- **Dataset content**

------------------------------------

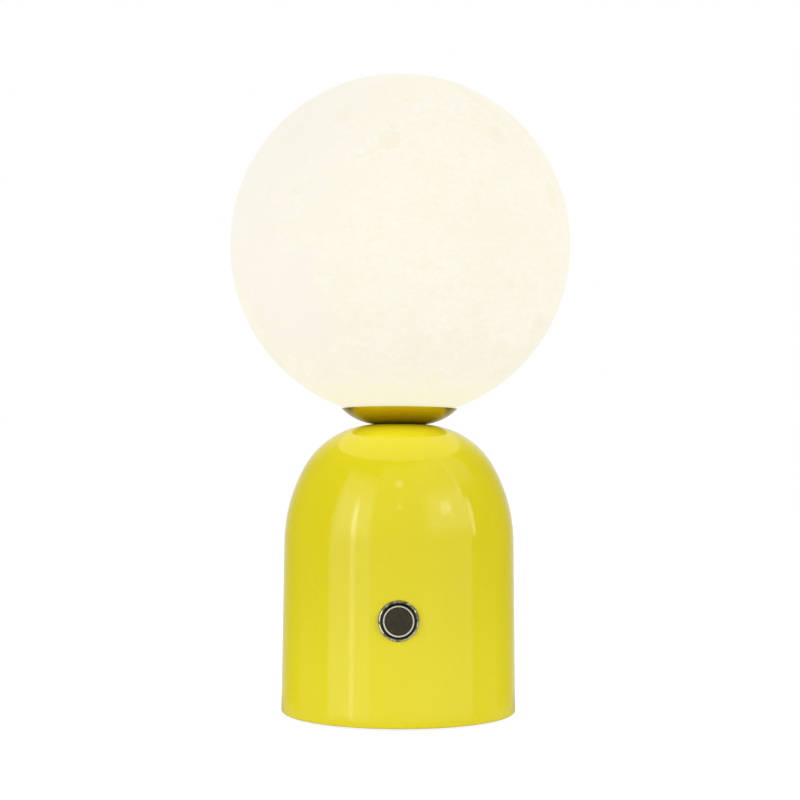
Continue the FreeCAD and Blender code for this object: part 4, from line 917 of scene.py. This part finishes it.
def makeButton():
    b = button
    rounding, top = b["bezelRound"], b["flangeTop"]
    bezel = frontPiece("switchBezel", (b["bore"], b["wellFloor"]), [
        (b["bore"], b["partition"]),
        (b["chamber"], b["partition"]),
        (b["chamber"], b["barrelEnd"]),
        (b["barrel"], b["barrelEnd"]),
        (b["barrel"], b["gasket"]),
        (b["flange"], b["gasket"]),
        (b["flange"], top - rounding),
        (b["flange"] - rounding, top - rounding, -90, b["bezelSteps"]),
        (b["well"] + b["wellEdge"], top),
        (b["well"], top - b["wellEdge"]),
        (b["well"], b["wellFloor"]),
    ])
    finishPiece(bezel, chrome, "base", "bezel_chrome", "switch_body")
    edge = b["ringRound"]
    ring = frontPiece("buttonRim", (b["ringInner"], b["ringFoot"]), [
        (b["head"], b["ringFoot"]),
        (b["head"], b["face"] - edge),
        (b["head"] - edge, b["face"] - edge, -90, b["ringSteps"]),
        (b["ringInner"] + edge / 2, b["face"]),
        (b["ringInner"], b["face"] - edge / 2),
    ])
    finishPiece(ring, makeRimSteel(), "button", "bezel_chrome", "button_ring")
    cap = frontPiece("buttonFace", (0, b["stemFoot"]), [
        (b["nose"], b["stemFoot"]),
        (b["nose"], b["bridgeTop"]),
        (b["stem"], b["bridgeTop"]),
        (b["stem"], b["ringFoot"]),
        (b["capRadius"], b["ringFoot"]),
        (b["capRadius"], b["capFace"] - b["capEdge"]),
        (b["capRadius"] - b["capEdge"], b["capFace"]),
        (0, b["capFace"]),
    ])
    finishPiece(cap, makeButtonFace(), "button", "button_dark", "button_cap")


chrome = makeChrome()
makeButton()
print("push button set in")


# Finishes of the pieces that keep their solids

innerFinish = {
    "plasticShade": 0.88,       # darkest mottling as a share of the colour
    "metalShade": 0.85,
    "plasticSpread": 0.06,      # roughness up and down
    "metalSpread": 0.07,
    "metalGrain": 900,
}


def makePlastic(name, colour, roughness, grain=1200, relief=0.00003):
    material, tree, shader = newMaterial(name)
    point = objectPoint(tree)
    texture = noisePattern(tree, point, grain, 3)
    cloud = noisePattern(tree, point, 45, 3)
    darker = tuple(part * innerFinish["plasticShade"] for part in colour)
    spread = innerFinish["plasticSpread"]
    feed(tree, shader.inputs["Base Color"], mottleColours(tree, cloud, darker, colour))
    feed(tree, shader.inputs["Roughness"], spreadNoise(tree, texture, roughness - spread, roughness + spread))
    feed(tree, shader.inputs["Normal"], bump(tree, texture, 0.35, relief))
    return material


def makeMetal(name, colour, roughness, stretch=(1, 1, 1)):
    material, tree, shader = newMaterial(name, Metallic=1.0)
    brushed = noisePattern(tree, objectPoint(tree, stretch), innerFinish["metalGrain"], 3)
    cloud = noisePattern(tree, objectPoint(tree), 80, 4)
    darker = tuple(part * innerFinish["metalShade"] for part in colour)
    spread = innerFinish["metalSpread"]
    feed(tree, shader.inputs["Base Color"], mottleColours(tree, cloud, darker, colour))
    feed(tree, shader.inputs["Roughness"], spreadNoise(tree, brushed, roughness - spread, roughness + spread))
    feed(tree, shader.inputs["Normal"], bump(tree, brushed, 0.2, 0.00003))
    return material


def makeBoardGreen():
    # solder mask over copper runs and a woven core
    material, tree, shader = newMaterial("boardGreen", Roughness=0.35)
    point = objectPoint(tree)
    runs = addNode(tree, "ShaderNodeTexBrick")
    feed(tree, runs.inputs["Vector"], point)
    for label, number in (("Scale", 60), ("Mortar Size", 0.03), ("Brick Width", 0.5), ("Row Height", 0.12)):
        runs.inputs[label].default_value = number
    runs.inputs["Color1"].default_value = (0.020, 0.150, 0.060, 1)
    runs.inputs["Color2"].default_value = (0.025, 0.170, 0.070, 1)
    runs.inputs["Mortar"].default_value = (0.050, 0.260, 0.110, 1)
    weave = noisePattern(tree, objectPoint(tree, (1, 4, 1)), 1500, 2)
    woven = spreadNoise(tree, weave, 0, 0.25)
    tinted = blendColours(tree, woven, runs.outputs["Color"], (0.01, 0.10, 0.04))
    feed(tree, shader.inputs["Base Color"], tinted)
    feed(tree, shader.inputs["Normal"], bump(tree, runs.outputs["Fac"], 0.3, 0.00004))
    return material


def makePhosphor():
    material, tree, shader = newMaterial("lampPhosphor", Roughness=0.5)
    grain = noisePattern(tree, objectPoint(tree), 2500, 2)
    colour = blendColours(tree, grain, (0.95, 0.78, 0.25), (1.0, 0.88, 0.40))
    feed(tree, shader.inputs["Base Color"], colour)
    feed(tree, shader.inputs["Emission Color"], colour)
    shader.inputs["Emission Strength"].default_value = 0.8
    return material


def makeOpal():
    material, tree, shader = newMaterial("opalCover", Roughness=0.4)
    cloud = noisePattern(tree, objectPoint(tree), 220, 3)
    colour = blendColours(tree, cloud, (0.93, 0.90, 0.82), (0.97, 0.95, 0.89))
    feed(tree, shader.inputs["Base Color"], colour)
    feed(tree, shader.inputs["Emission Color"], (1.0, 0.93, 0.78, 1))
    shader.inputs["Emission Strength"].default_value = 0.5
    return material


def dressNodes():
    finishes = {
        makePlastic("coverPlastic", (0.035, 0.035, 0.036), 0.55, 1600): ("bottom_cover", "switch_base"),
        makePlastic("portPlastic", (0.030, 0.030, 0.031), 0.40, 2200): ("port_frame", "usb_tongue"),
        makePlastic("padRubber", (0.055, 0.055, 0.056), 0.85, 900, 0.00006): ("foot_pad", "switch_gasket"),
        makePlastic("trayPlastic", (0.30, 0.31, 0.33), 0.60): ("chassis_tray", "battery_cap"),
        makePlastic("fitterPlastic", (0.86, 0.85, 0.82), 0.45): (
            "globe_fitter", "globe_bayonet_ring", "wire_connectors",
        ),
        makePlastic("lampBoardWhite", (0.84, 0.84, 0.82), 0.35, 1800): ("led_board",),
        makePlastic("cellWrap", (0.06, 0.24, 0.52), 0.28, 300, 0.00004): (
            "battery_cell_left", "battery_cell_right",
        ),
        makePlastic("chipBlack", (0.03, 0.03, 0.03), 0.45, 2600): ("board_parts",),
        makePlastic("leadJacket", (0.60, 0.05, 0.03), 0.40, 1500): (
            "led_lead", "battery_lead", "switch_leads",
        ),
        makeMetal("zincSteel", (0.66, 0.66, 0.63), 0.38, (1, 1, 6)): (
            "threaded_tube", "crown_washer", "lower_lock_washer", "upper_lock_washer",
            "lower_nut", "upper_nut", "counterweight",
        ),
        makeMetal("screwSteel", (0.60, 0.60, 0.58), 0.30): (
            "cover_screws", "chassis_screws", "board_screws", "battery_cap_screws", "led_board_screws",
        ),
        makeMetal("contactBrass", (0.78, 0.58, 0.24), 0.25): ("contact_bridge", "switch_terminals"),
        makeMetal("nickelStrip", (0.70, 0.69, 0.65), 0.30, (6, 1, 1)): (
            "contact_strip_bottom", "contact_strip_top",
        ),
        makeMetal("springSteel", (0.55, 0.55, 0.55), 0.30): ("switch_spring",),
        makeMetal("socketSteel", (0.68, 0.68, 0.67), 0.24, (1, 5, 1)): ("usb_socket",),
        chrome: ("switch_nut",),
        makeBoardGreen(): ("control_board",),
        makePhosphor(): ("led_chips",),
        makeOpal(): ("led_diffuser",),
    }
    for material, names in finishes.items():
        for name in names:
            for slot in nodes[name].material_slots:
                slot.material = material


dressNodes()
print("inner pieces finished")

------------------------------------

- **The problem**
Beginning at the top of the data, please return every line until and including the line containing "# Finishes of", copied exactly, and nothing past it.

- **Response**
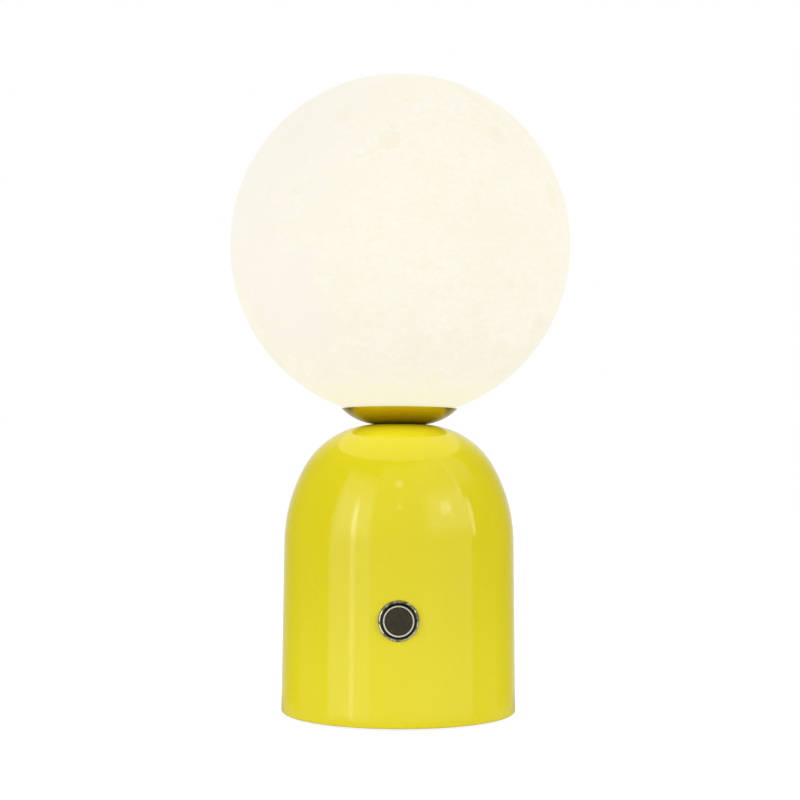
Continue the FreeCAD and Blender code for this object: part 4, from line 917 of scene.py. This part finishes it.
def makeButton():
    b = button
    rounding, top = b["bezelRound"], b["flangeTop"]
    bezel = frontPiece("switchBezel", (b["bore"], b["wellFloor"]), [
        (b["bore"], b["partition"]),
        (b["chamber"], b["partition"]),
        (b["chamber"], b["barrelEnd"]),
        (b["barrel"], b["barrelEnd"]),
        (b["barrel"], b["gasket"]),
        (b["flange"], b["gasket"]),
        (b["flange"], top - rounding),
        (b["flange"] - rounding, top - rounding, -90, b["bezelSteps"]),
        (b["well"] + b["wellEdge"], top),
        (b["well"], top - b["wellEdge"]),
        (b["well"], b["wellFloor"]),
    ])
    finishPiece(bezel, chrome, "base", "bezel_chrome", "switch_body")
    edge = b["ringRound"]
    ring = frontPiece("buttonRim", (b["ringInner"], b["ringFoot"]), [
        (b["head"], b["ringFoot"]),
        (b["head"], b["face"] - edge),
        (b["head"] - edge, b["face"] - edge, -90, b["ringSteps"]),
        (b["ringInner"] + edge / 2, b["face"]),
        (b["ringInner"], b["face"] - edge / 2),
    ])
    finishPiece(ring, makeRimSteel(), "button", "bezel_chrome", "button_ring")
    cap = frontPiece("buttonFace", (0, b["stemFoot"]), [
        (b["nose"], b["stemFoot"]),
        (b["nose"], b["bridgeTop"]),
        (b["stem"], b["bridgeTop"]),
        (b["stem"], b["ringFoot"]),
        (b["capRadius"], b["ringFoot"]),
        (b["capRadius"], b["capFace"] - b["capEdge"]),
        (b["capRadius"] - b["capEdge"], b["capFace"]),
        (0, b["capFace"]),
    ])
    finishPiece(cap, makeButtonFace(), "button", "button_dark", "button_cap")


chrome = makeChrome()
makeButton()
print("push button set in")


# Finishes of the pieces that keep their solids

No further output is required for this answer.